Presumably they believe that the asbestos fibers took a unanimous vote
to boycott the seats in favor of the carpet.
While the Board
of Education and other government agencies, taking their cues from the EPA,
maintained that the air at the school and in downtown generally was safe,
people were getting sick. In a NIOSH
study done at Stuyvesant in the spring, 60% of the staff reported that they had
had respiratory and other symptoms which they attributed to their exposure to
the air at school. No such study has
been conducted among students. NIOSH has no authority to study students who
outnumber staff by 10 to one and who breathe more air per pound of body weight
than adults. There is no system to
protect children.
However, parents report that their
children have been diagnosed with new-onset asthma which may last the rest of
their lives; chronic sinusitis entailing heavy doses of steroids and
antibiotics and the newly-coined 'chemical bronchitis." One child had her first asthmatic attack in
seven years - an episode that landed her in the Emergency room - after swimming
in the pool at Stuyvesant which had not been cleaned.
Already Ground
Zero workers are suing the city for their exposure to toxins during the
recovery operation. And we have just
learned that Bear, a dog who was responsible for a record number of rescues,
has died. Autopsy revealed numerous
cancers. The majority of the other
rescue dogs are also sick. The exposure
of the students and staff at Stuyvesant was not so different from that of these
rescue workers of various species.
After four
months of working to improve conditions at the school and in Lower Manhattan
generally, I put my son in an alternative high school, the only school that
would take a junior midyear. It had no
classes except for one in Planned Parenthood.

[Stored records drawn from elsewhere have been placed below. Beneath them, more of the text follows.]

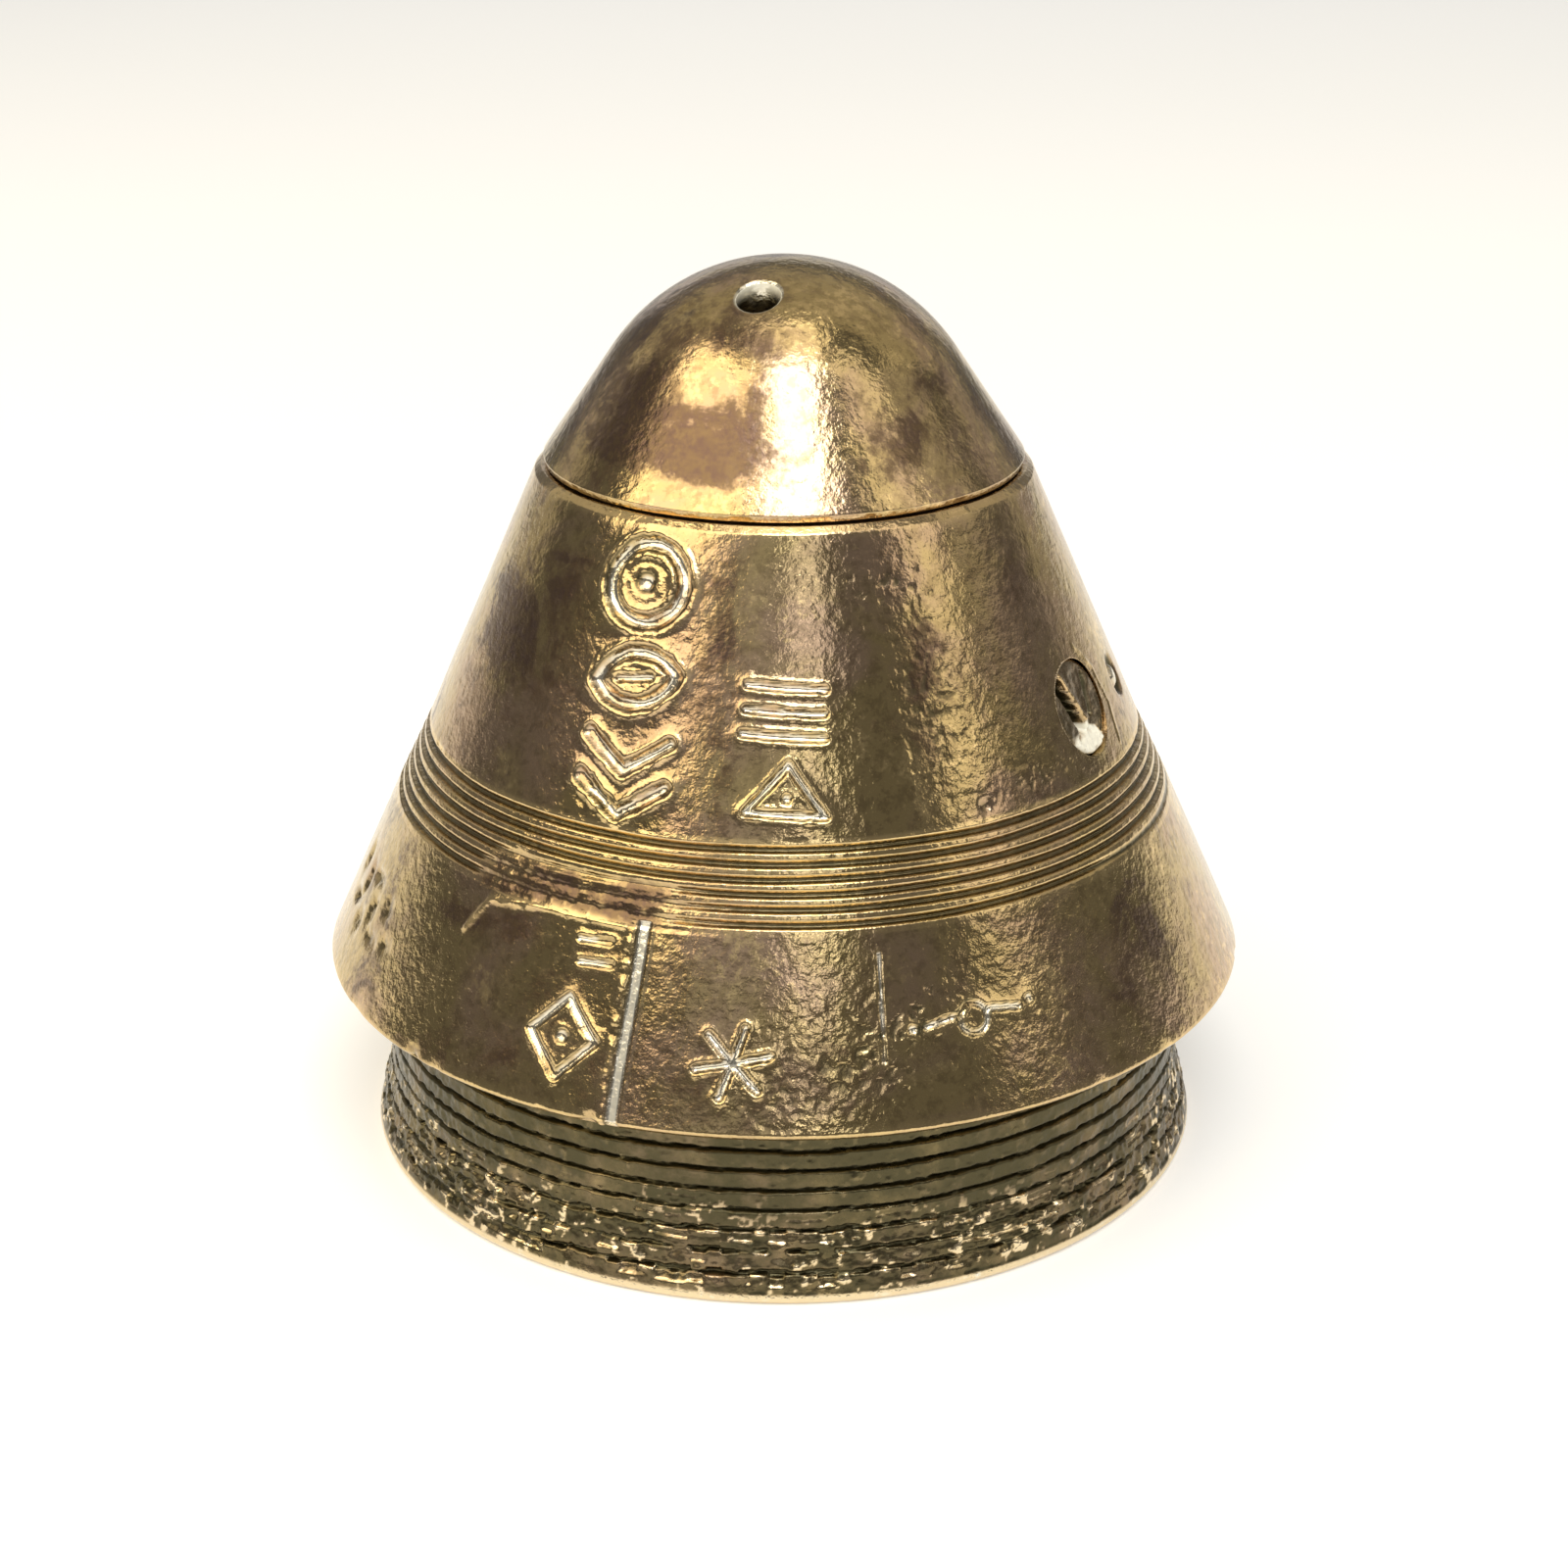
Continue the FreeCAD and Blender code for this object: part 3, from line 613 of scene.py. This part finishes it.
def cylinder(radius, low, high, sides=96):
    """A cylinder between two points in mm, to cut with. It darkens the walls and the end of the
    hole it cuts, as grime and painted shade.
    """
    low, high = Vector(low), Vector(high)
    bpy.ops.mesh.primitive_cylinder_add(
        vertices=sides, radius=radius * MM, depth=(high - low).length * MM,
        location=(low + high) / 2 * MM, rotation=(high - low).to_track_quat("Z", "Y").to_euler())
    cutter = bpy.context.object
    grime = cutter.data.attributes.new("grime", "FLOAT", "POINT")
    grime.data.foreach_set("value", [0.7] * len(cutter.data.vertices))
    bake_map = cutter.data.uv_layers.active
    bake_map.name = BAKE_MAP
    for corner in bake_map.data:
        corner.uv = corner.uv.x, MAP_TOP + 0.01 + corner.uv.y * (0.98 - MAP_TOP)
    return cutter


def bore(piece, *cutters):
    """Cuts the cutters out of a piece and deletes them."""
    for cutter in cutters:
        cut = piece.modifiers.new("cut", "BOOLEAN")
        cut.object, cut.operation, cut.solver = cutter, "DIFFERENCE", "MANIFOLD"
        bpy.context.view_layer.objects.active = piece
        bpy.ops.object.modifier_apply(modifier=cut.name)
        bpy.data.objects.remove(cutter)


def outward(bearing, radius, height):
    """A point in mm from its bearing in degrees, radius and height."""
    turn = math.radians(bearing)
    return radius * math.sin(turn), -radius * math.cos(turn), height


def make_body():
    """The one-piece body: threaded foot, skirt, grooved band and cone, hollow for the lead."""
    shell = Shell([
        (PLUG_BORE_R, 0, 0.15, 1.0), (FOOT_R, 0, 0.2, 0.09), (FOOT_R + 0.3, 0.4, 0.15, 0.085),
        (FOOT_MID_R, FOOT_MID_Z, 0, 0.085), (FOOT_TOP_R, FOOT_TOP, 0, 0.15),
        (NECK_R, FOOT_TOP, 0.1, 0.15),
        (NECK_R, SKIRT_UNDER, 0.1, 0.3), (SKIRT_R - 0.3, SKIRT_UNDER, 0.08, 0.1),
        (SKIRT_R, SKIRT_Z, 0.18, 0.1), (BAND_R, BAND_Z, 0, 0.055), (CONE_R, CONE_Z, 0, 0.11),
        (LIP_R, LIP_Z, 0.35, 0.08), (LIP_R - 0.38, BODY_TOP, 0.12, 0.4),
        (SPIGOT_BORE_R, BODY_TOP, 0.1, 0.12), (SPIGOT_BORE_R, SPIGOT_SOCKET_Z, 0, 0.5),
        (SHAFT_R, SPIGOT_SOCKET_Z, 0, 1.5), (SHAFT_R, CHAMBER_Z, 0, 1.5),
        (CHAMBER_R, CHAMBER_Z, 0, 1.5), (CHAMBER_R, PLUG_SOCKET_Z, 0, 0.5),
        (PLUG_BORE_R, PLUG_SOCKET_Z, 0, 0.12),
    ], 1440, closed=True)
    weather(shell, 61, 0.016, 0.005)
    carve_foot(shell)
    carve_band(shell)
    for mark in STRUCK:
        strike(shell, *mark)
    carve_index_line(shell)
    carve_thread(shell, SPIGOT_BORE_R, SPIGOT_LOW, BODY_TOP, CAP_THREAD_DEPTH, faces_out=False)
    carve_thread(shell, PLUG_BORE_R, 0, PLUG_SOCKET_Z, PLUG_THREAD_DEPTH, faces_out=False)
    rub_edge(shell, SKIRT_Z, 0.35, 71, 90)
    rub_edge(shell, BODY_TOP - 0.2, 0.34, 72, 60)
    rub_edge(shell, CONE_Z, 0.15, 73, 60)
    ridge(shell, BURR_LINE, 0.22, 0.10)
    ridge(shell, SCREW_BURR, 0.16, 0.06)
    for gouge in GOUGES:
        dent(shell, *gouge, rough=0.10)
    for nick in NICKS:
        dent(shell, *nick)
    stake_mark(shell, STAKE_BEARING, STAKE_Z)
    for stain in BODY_STAINS:
        shell.stained += stain[-1] * patch(shell, *stain[:-1])
    for pitted in BODY_PITS:
        pit(shell, *pitted)
    body = shell.mesh("body_shell")
    bore(body, cylinder(SCREW_HOLE_R, outward(SCREW_BEARING, SCREW_IN - 1, SCREW_Z),
                        outward(SCREW_BEARING, SKIRT_R, SCREW_Z)))
    return body


def whiten_rims(cap):
    """Makes the upper rims of the line holes a dull white, which fades down their walls: painted
    light falling into the holes.
    """
    places = np.empty(3 * len(cap.data.vertices))
    cap.data.vertices.foreach_get("co", places)
    x, y, z = places.reshape(-1, 3).T / MM
    off_wall = np.abs(np.hypot(x, np.abs(y) - LINE_HOLE_Y) - LINE_HOLE_R)
    pale = np.empty(len(x))
    layer = cap.data.attributes["pale"].data
    layer.foreach_get("value", pale)
    pale[(off_wall < 0.02) & (z > CAVITY_TOP + 1)] = CHALKY
    layer.foreach_set("value", pale)


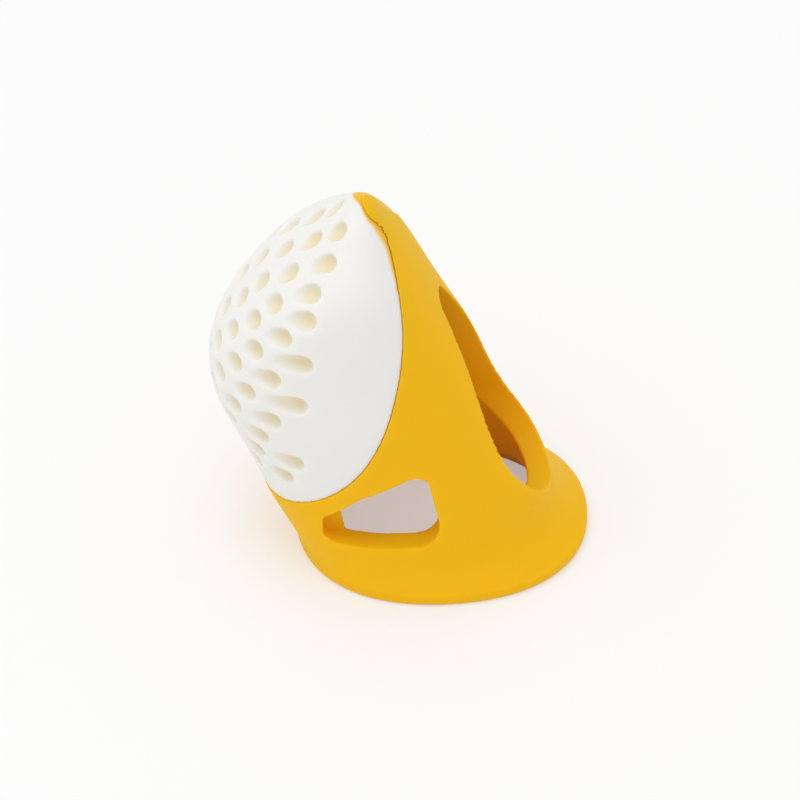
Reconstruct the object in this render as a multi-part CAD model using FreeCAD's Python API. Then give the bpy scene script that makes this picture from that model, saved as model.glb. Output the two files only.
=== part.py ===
import FreeCAD, Part
import math
import os

os.makedirs("parts", exist_ok=True)

vec = FreeCAD.Vector

# A sewing thimble of two moulded pieces: a hard dimpled cap over the pad and tip of the finger,
# and a soft sleeve round the finger that holds the cap by a stepped edge.
# Lengths are millimetres. Z is up and the foot stands on z = 0. The pad of the finger faces -X,
# the nail faces +X, and the thimble is the same on both sides of the plane y = 0.

# Overall size: the height, and the length and width of the foot
body_height = 32.3
body_length = 23.5
body_width = 20.75

# Wall of both pieces, and the upright band with its rounded edge at the foot
wall = 2.0
foot_band = 0.95
foot_edge = 0.3

# Ovals of the body above the foot band, from the lowest up. Each is its height as a share of the
# body's height, the reach to the pad and to the nail as shares of the body's length, and the half
# width as a share of half the body's width.
foot_oval = (-0.359, 0.630, 1.00)
ovals = [
    (0.058, -0.376, 0.580, 0.945),
    (0.112, -0.416, 0.520, 0.890),
    (0.200, -0.475, 0.490, 0.860),
    (0.325, -0.547, 0.409, 0.823),
    (0.475, -0.631, 0.310, 0.797),
    (0.588, -0.632, 0.230, 0.771),
    (0.713, -0.561, 0.131, 0.746),
    (0.838, -0.414, 0.038, 0.660),
    (0.938, -0.240, -0.050, 0.350),
]
crown_place = -0.132
oval_power = 2.22
widest_at_foot = 0.454
widest_at_crown = 0.533
column_count = 16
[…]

Instead, it offered internships where my son stuffed a record number of
envelopes. This year, more than three
weeks into the first semester, I have moved him to yet another school.
Stuyvesant is a
microcosm of everything that can go wrong in a disaster. The foxes are in charge of the chicken
coop. Having made initial mistakes they
are in the position of having to defend those mistakes by compounding them. No one but the PA and a few environmental
groups were brave enough to stand up for our children, and to help us ask the
right questions and get us copies of regulations.
In the last year, a number of parents have become activists, researching beyond the contamination of their own schools and neighborhoods to try to find trends throughout the country. In my attempts to research such environmental issues I went to Google and typed in the phrases "elementary schools" and "toxic." Over 23,000 cites came up. It's enough to make one think that those in charge have interests in mind other than the well-being of children.